Voilà un accord qui ne manquera pas de rassurer les investisseurs : les Etats-Unis et la Chine ont trouvé un terrain d’entente pour maintenir la cotation des entreprises chinoises à Wall Street. Une bonne nouvelle pour Alibaba, Baidu, Pinduoduo et leurs acolytes de la tech qui pourraient dès lors connaître un rebond sans précédent…

Les investisseurs occidentaux n’y croyaient plus, un accord a finalement été trouvé

Les investisseurs occidentaux n’y croyaient plus, l’accord a finalement été conclu. Contre toute attente, et alors que les tensions géopolitiques entre les deux pays sont à leur comble, les Etats-Unis et la Chine ont trouvé un terrain d’entente pour maintenir la cotation des entreprises chinoises à New York.

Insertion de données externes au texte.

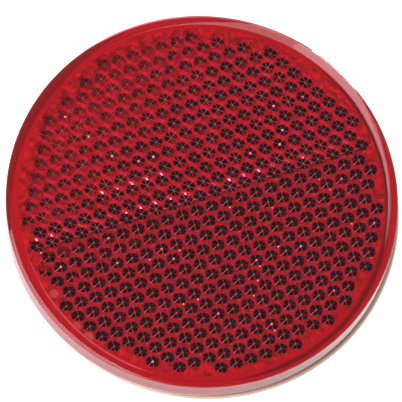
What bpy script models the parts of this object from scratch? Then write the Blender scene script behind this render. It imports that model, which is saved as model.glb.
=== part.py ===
# Round self-adhesive reflex reflector, 60 mm across.
#
# Frame: metres, +Z up and out of the front of the lens, origin on the axis of the
# lens, at the underside.  +X runs along the rows of prisms and along the line between
# the two optical zones, +Y points from the lower zone to the upper one.
#
# Pieces, from the underside up:
#   release_liner   coated paper disc over the adhesive, peels off about its -X edge
#   foam_pad        double-sided foam disc that sticks the reflector down
#   back_plate      moulded cover welded into the skirt of the lens, closes the air gap
#   reflector_lens  clear red moulding: rounded rim, skirt and the cube-corner field

import math

import bmesh
import bpy
from mathutils import Matrix

MM = 0.001

# ---- driving dimensions, millimetres ---------------------------------------
LENS_R = 30.0            # outside radius of the lens at the foot of the skirt
SIDE_TOP_R = 29.88       # outside radius at the top of the side wall (mould draft)
SKIRT_BORE_R = 28.7      # inside radius of the skirt
SKIRT_FOOT_Z = 1.85      # lower edge of the skirt
SIDE_TOP_Z = 5.60        # where the side wall starts to round over
RIM_CREST_Z = 6.25       # top of the rounded rim
FACE_Z = 6.20            # flat front face
UNDERSIDE_Z = 4.70       # flat underside around the prisms
LENS_SEGMENTS = 96

PIN_PITCH = 2.382        # 3/32 inch between hexagonal prism pins
FIELD_R = 26.94          # a pin is used when its centre lies inside this radius
FIELD_CENTRE = (0.056, 0.168)  # the insert of pins sits slightly off the lens axis
FIELD_PHASE = (2.568, 1.155)   # centre of the pin in row 0, column 0
APEX_Z = 2.45            # tips of the cube corners
BORDER_ROW_LIFT = 0.26   # the row on the zone border is made of shorter pins

PLATE_R = 29.7
PLATE_Z0 = 0.95
PLATE_Z1 = 1.75
SPIGOT_R0 = 28.15        # locating ring that stands inside the skirt
SPIGOT_R1 = 28.50
SPIGOT_Z = 2.80
PLATE_SEGMENTS = 96

PAD_R = 29.75
PAD_Z0 = 0.25
PAD_Z1 = 0.85
PAD_SEGMENTS = 72
PAD_SHIFT = (0.48, -0.26)      # pad and liner are stuck on slightly off centre

LINER_R = 30.0
LINER_Z0 = 0.0
LINER_Z1 = 0.15
LINER_SEGMENTS = 96

# cube-corner proportions: three mutually square faces over a hexagon
HEX_R = PIN_PITCH / math.sqrt(3.0)          # centre to corner of the hexagon
CUBE_EDGE = HEX_R * math.sqrt(1.5)
STEP_H = CUBE_EDGE / math.sqrt(3.0)         # tip to the lower ring of corners
ROW_GAP = PIN_PITCH * math.sqrt(3.0) / 2.0

# ---- scene -----------------------------------------------------------------
for old in list(bpy.data.objects):
    bpy.data.objects.remove(old, do_unlink=True)


def material(name, colour, roughness, metallic=0.0, alpha=1.0, transmission=0.0):
    mat = bpy.data.materials.new(name)
    mat.use_nodes = True
    bsdf = mat.node_tree.nodes["Principled BSDF"]
    bsdf.inputs["Base Color"].default_value = (*colour, 1.0)
    bsdf.inputs["Roughness"].default_value = roughness
    bsdf.inputs["Metallic"].default_value = metallic
    bsdf.inputs["Alpha"].default_value = alpha
    bsdf.inputs["Transmission Weight"].default_value = transmission
    mat.diffuse_color = (*colour, alpha)
    return mat


def add_object(name, bm, mat, parent=None, origin=(0.0, 0.0, 0.0), sharp_deg=28.0):
    """Make an object whose origin is at origin, given a mesh in world metres."""
    bmesh.ops.recalc_face_normals(bm, faces=bm.faces)
    bmesh.ops.transform(bm, matrix=Matrix.Translation([-c for c in origin]),
                        verts=bm.verts)
    mesh = bpy.data.meshes.new(name)
    bm.to_mesh(mesh)
    bm.free()
    mesh.materials.append(mat)
    mesh.shade_smooth()
    mesh.set_sharp_from_angle(angle=math.radians(sharp_deg))
    obj = bpy.data.objects.new(name, mesh)
    bpy.context.scene.collection.objects.link(obj)
    obj.location = origin
    if parent is not None:
        obj.parent = parent
        obj.location = (0.0, 0.0, 0.0)
    return obj


def ring(bm, radius, z, segments):
    return [bm.verts.new((radius * MM * math.cos(2 * math.pi * k / segments),
                          radius * MM * math.sin(2 * math.pi * k / segments),
                          z * MM)) for k in range(segments)]


def skin(bm, rings):
    for low, high in zip(rings, rings[1:]):
        n = len(low)
        for k in range(n):
            bm.faces.new((low[k], low[(k + 1) % n], high[(k + 1) % n], high[k]))


def turned_disc(profile, segments, centre=(0.0, 0.0)):
    """A closed disc: the first and last points of the profile are capped flat."""
    bm = bmesh.new()
    rings = [ring(bm, r, z, segments) for r, z in profile]
    skin(bm, rings)
    bm.faces.new(rings[0])
    bm.faces.new(rings[-1])
    bmesh.ops.translate(bm, vec=(centre[0] * MM, centre[1] * MM, 0.0), verts=bm.verts)
    return bm


# ---- the field of cube corners ---------------------------------------------
def pin_centre(col, row):
    return (FIELD_PHASE[0] + PIN_PITCH * (col + 0.5 * (row % 2)),
            FIELD_PHASE[1] + ROW_GAP * row)


def field_pins():
    span = int(FIELD_R / ROW_GAP) + 4
    pins = []
    for row in range(-span, span + 1):
        for col in range(-span, span + 1):
            x, y = pin_centre(col, row)
            if math.hypot(x - FIELD_CENTRE[0], y - FIELD_CENTRE[1]) <= FIELD_R:
                pins.append((col, row))
    return pins


def pin_tip_z(row):
    return APEX_Z + (BORDER_ROW_LIFT if row == 0 else 0.0)


def corner_z(row, k):
    """Height of corner k of a pin, k counted from 30 degrees in steps of 60."""
    upper_zone = row >= 0
    low = (k % 2 == 0) if upper_zone else (k % 2 == 1)
    return pin_tip_z(row) + (STEP_H if low else 2.0 * STEP_H)


def corner_is_low(row, k):
    return (k % 2 == 0) if row >= 0 else (k % 2 == 1)


def build_field(bm):
    """Cube corners and their side walls; returns the outline at UNDERSIDE_Z."""
    verts = {}

    def vert(x, y, z):
        key = (round(x * 1e4), round(y * 1e4), round(z * 1e4))
        if key not in verts:
            verts[key] = bm.verts.new((x * MM, y * MM, z * MM))
        return verts[key]

    # hexagon edges, keyed by their two corner places
    sides = {}
    heights = {}
    pins = field_pins()
    for col, row in pins:
        x, y = pin_centre(col, row)
        for k in range(6):
            a0 = math.radians(30 + 60 * k)
            a1 = math.radians(90 + 60 * k)
            p = (x + HEX_R * math.cos(a0), y + HEX_R * math.sin(a0))
            q = (x + HEX_R * math.cos(a1), y + HEX_R * math.sin(a1))
            kp = (round(p[0] * 1e3), round(p[1] * 1e3))
            kq = (round(q[0] * 1e3), round(q[1] * 1e3))
            zp, zq = corner_z(row, k), corner_z(row, (k + 1) % 6)
            heights.setdefault(kp, set()).add(round(zp, 6))
            heights.setdefault(kq, set()).add(round(zq, 6))
            sides.setdefault(frozenset((kp, kq)), []).append(
                ((col, row, k), {kp: (p, zp), kq: (q, zq)}))

    # where two neighbours cross in height along their shared side
    crossings = {}
    outline = []
    for pair, users in sides.items():
        ka, kb = sorted(pair)
        if len(users) == 1:
            ends = users[0][1]
            (pa, za), (pb, zb) = ends[ka], ends[kb]
            for kk in (ka, kb):
                heights[kk].add(round(UNDERSIDE_Z, 6))
            outline.append((ka, kb, pa, pb, za, zb))
            continue
        e0, e1 = users[0][1], users[1][1]
        da = e0[ka][1] - e1[ka][1]
        db = e0[kb][1] - e1[kb][1]
        if da * db < -1e-9:
            t = da / (da - db)
            pa, pb = e0[ka][0], e0[kb][0]
            x = pa[0] + (pb[0] - pa[0]) * t
            y = pa[1] + (pb[1] - pa[1]) * t
            z = e0[ka][1] + (e0[kb][1] - e0[ka][1]) * t
            crossings[users[0][0]] = crossings[users[1][0]] = (x, y, z)

    # the three square faces of each pin
    for col, row in pins:
        x, y = pin_centre(col, row)
        tip = vert(x, y, pin_tip_z(row))
        corner = []
        for k in range(6):
            a = math.radians(30 + 60 * k)
            corner.append(vert(x + HEX_R * math.cos(a), y + HEX_R * math.sin(a),
                               corner_z(row, k)))
        for k in range(6):
            if not corner_is_low(row, k):
                continue
            loop = [tip, corner[k]]
            for kk in (k, (k + 1) % 6):
                cross = crossings.get((col, row, kk))
                if cross:
                    loop.append(vert(*cross))
                loop.append(corner[(kk + 1) % 6])
            bm.faces.new(loop)

    def column(key, p, z0, z1):
        """Corner points standing over p from z0 to z1, with every level between."""
        lo, hi = min(z0, z1), max(z0, z1)
        levels = [z for z in sorted(heights[key]) if lo + 1e-5 < z < hi - 1e-5]
        stack = [lo] + levels + [hi]
        if z0 > z1:
            stack.reverse()
        if hi - lo < 1e-5:
            stack = [z0]
        return [vert(p[0], p[1], z) for z in stack]

    # upright steps between neighbours of unequal height
    for pair, users in sides.items():
        if len(users) != 2:
            continue
        ka, kb = sorted(pair)
        e0, e1 = users[0][1], users[1][1]
        pa, pb = e0[ka][0], e0[kb][0]
        a0, a1, b0, b1 = e0[ka][1], e1[ka][1], e0[kb][1], e1[kb][1]
        if abs(a0 - a1) < 1e-5 and abs(b0 - b1) < 1e-5:
            continue
        cross = crossings.get(users[0][0])
        if cross:
            c = vert(*cross)
            bm.faces.new(column(ka, pa, a0, a1) + [c])
            bm.faces.new(column(kb, pb, b0, b1) + [c])
        else:
            bm.faces.new(column(ka, pa, a1, a0) + column(kb, pb, b0, b1))

    # upright wall around the whole field
    edges = []
    for ka, kb, pa, pb, za, zb in outline:
        bm.faces.new(column(ka, pa, UNDERSIDE_Z, za) + column(kb, pb, zb, UNDERSIDE_Z))
        ta, tb = vert(*pa, UNDERSIDE_Z), vert(*pb, UNDERSIDE_Z)
        edges.append(bm.edges.get((ta, tb)) or bm.edges.new((ta, tb)))
    return edges


def build_lens():
    bm = bmesh.new()
    outline = build_field(bm)
    bore = ring(bm, SKIRT_BORE_R, UNDERSIDE_Z, LENS_SEGMENTS)
    bore_edges = [bm.edges.new((bore[k], bore[(k + 1) % LENS_SEGMENTS]))
                  for k in range(LENS_SEGMENTS)]
    bmesh.ops.triangle_fill(bm, use_beauty=True, use_dissolve=False,
                            edges=outline + bore_edges)
    r = LENS_R
    profile = [
        (SKIRT_BORE_R, SKIRT_FOOT_Z),
        (r - 0.15, SKIRT_FOOT_Z),
        (r, SKIRT_FOOT_Z + 0.15),
        (SIDE_TOP_R, SIDE_TOP_Z),
        (SIDE_TOP_R - 0.07, SIDE_TOP_Z + 0.15),
        (SIDE_TOP_R - 0.25, SIDE_TOP_Z + 0.27),
        (SIDE_TOP_R - 0.75, RIM_CREST_Z - 0.18),
        (SIDE_TOP_R - 1.30, RIM_CREST_Z - 0.04),
        (SIDE_TOP_R - 1.75, RIM_CREST_Z),
        (SIDE_TOP_R - 2.40, RIM_CREST_Z - 0.02),
        (SIDE_TOP_R - 2.90, FACE_Z),
    ]
    rings = [bore] + [ring(bm, pr, pz, LENS_SEGMENTS) for pr, pz in profile]
    skin(bm, rings)
    bm.faces.new(rings[-1])
    return bm


# ---- materials -------------------------------------------------------------
RED_ACRYLIC = material("red_acrylic", (0.60, 0.012, 0.030), 0.05, transmission=0.6,
                       alpha=0.75)
PLATE_ABS = material("plate_abs", (0.44, 0.28, 0.24), 0.45)
PE_FOAM = material("pe_foam", (0.62, 0.38, 0.31), 0.9)
LINER_PAPER = material("liner_paper", (0.84, 0.88, 0.76), 0.35)

# ---- fixed pieces ----------------------------------------------------------
lens = add_object("reflector_lens", build_lens(), RED_ACRYLIC)

plate = add_object("back_plate", turned_disc([
    (PLATE_R - 0.25, PLATE_Z0),
    (PLATE_R, PLATE_Z0 + 0.25),
    (PLATE_R, PLATE_Z1),
    (SPIGOT_R1, PLATE_Z1),
    (SPIGOT_R1, SPIGOT_Z - 0.1),
    (SPIGOT_R1 - 0.1, SPIGOT_Z),
    (SPIGOT_R0, SPIGOT_Z),
    (SPIGOT_R0, PLATE_Z1),
    (SPIGOT_R0 - 1.2, PLATE_Z1),
    (SPIGOT_R0 - 1.4, PLATE_Z1 - 0.15),
], PLATE_SEGMENTS), PLATE_ABS)

pad = add_object("foam_pad", turned_disc([
    (PAD_R, PAD_Z0), (PAD_R + 0.08, PAD_Z0 + 0.15),
    (PAD_R + 0.08, PAD_Z1 - 0.15), (PAD_R, PAD_Z1)], PAD_SEGMENTS, PAD_SHIFT), PE_FOAM)

# ---- the liner, hung on an empty on its peel line --------------------------
PEEL_LINE = ((PAD_SHIFT[0] - LINER_R) * MM, PAD_SHIFT[1] * MM,
             0.5 * (LINER_Z0 + LINER_Z1) * MM)
peel = bpy.data.objects.new("liner_peel_axis", None)
peel.location = PEEL_LINE
bpy.context.scene.collection.objects.link(peel)
liner = add_object("release_liner", turned_disc([
    (LINER_R, LINER_Z0), (LINER_R, LINER_Z1)], LINER_SEGMENTS, PAD_SHIFT), LINER_PAPER,
    parent=peel, origin=PEEL_LINE)
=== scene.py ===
import math
import random

import bmesh
import bpy
from mathutils import Matrix, Vector
from mathutils.geometry import delaunay_2d_cdt


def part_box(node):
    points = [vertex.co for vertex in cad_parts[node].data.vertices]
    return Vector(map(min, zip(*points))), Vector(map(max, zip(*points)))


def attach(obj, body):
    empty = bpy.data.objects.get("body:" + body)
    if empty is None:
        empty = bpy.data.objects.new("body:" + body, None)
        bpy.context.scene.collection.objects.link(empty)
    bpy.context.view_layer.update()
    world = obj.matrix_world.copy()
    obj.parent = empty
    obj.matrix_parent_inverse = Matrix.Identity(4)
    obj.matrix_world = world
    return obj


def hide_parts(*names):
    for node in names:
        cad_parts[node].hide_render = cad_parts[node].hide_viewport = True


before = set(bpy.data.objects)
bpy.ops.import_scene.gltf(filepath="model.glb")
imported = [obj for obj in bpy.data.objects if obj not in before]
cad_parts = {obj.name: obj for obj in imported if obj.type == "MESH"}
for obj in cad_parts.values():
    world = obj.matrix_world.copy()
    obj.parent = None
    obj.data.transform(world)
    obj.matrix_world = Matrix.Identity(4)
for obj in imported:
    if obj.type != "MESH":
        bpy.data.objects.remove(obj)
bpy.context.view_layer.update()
SC = bpy.context.scene
MM = 0.001
rnd = random.Random(60238)

# ---------------------------------------------------------------- places from CAD
lens_lo, lens_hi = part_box("reflector_lens")
plate_lo, plate_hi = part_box("back_plate")
pad_lo, pad_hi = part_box("foam_pad")
liner_lo, liner_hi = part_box("release_liner")

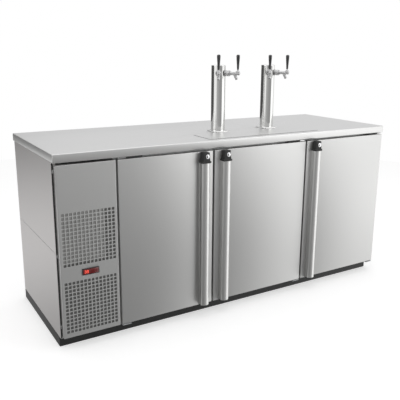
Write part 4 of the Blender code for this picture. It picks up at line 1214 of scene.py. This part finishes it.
@dataclass
class Door:
    """One door: its outer skin, its liner, its gasket and its handle."""

    number: int
    groove_side: float
    edge_rounding: float = 0.0022
    liner_rounding: float = 0.014
    liner_inset: float = 0.020
    skin_depth: float = 0.028
    gasket_width: float = 0.018
    foot: float = 0.006
    foot_edge: float = 0.0015
    lip: float = 0.020
    lip_edge: float = 0.0012
    lip_step: float = 0.0008
    groove_depth: float = 0.018
    groove_rounding: float = 0.004
    cap: float = 0.004
    gasket: Stops = (
        (0, 0), (0.02, 0.35), (0.14, 0.5), (0.08, 0.7), (0.16, 1), (0.45, 1), (0.5, 0.8),
        (0.55, 1), (0.84, 1), (0.92, 0.7), (0.86, 0.5), (0.98, 0.35), (1, 0),
    )  # fmt: skip

    def build(self) -> None:
        """Build the door's pieces."""
        self.body = f"door_{self.number}"
        self.panel = f"door_panel_{self.number}"
        self.low, self.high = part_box(self.panel)
        self.rear = self.low.y + self.skin_depth
        skin = Shape().box(self.low, (self.high.x, self.rear, self.high.z))
        skin.bevel(self.edge_rounding, 4)
        skin.finish(f"door_skin_{self.number}", [FRONT_STEEL], self.panel, self.body)
        self.build_liner()
        self.build_gasket()
        self.build_handle()

    def build_liner(self) -> None:
        """Build the moulded inner face, with rounded corners and a sunk field."""
        low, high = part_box(f"door_gasket_{self.number}")
        reach = self.gasket_width + self.liner_inset
        start = (low.x + reach, self.rear - 0.001, low.z + reach)
        shape = Shape().box(start, (high.x - reach, self.high.y, high.z - reach))
        back = max(shape.mesh.faces, key=lambda face: face.calc_center_median().y)
        shape.inset(back, 0.030).inset(back, 0.008, -0.006)
        shape.bevel(self.liner_rounding, 5, along(Y)).bevel(0.003, 3, angle=math.radians(20))
        shape.finish(f"door_liner_{self.number}", [LINER], self.panel, self.body)

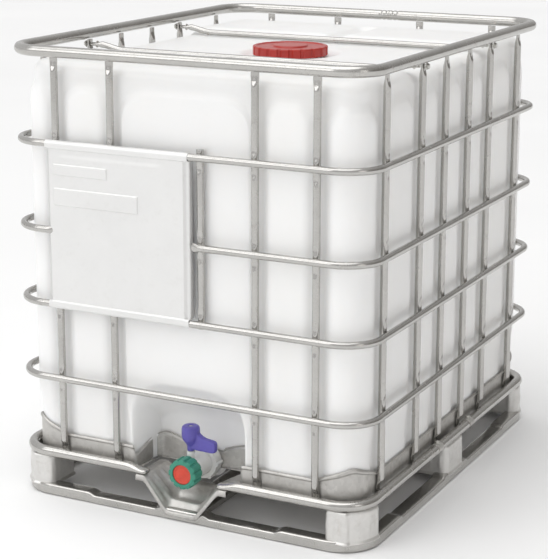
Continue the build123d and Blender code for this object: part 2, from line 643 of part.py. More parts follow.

La date butoir approchait : en l’absence d’accord sur la transparence des comptes, ce sont pas moins de 200 entreprises chinoises pesant plusieurs centaines de milliards de capitalisations qui risquaient de devoir quitter la Bourse de New York d’ici à deux ans.

C’est, bien évidemment, le secteur de la tech qui avait le plus à perdre. Si les deux superpuissances étaient restées sur leurs positions, les mastodontes que sont Alibaba (250 Mds$ de capitalisation), JD.com (100 Mds$), Pinduoduo (85 Mds$) ou encore Baidu (47 Mds$) auraient dû quitter le NYSE en 2024 au plus tard.

C’est donc avec un grand soulagement que les marchés ont appris du Conseil américain de surveillance comptable des sociétés cotées (PCAOB) et du gendarme des marchés (SEC) qu’un accord avait été trouvé avec les autorités chinoises. Saluant la bonne nouvelle, les opérateurs se sont jetés sur les titres de la tech chinoise. En effet, alors même que le NYSE était encore fermé, Alibaba et JD.com gagnaient plus de 4 % en préouverture, tandis que Pinduoduo grimpait de près de 7 %.

L’accord ne manquera pas de rassurer les investisseurs quant à la pérennité de leurs investissements dans les actions chinoises. Boudées pour d’évidentes raisons de risque législatif, ces dernières, fortement décotées par rapport à leurs équivalents occidentaux, pourraient connaître un rebond sans précédent dans les prochains mois.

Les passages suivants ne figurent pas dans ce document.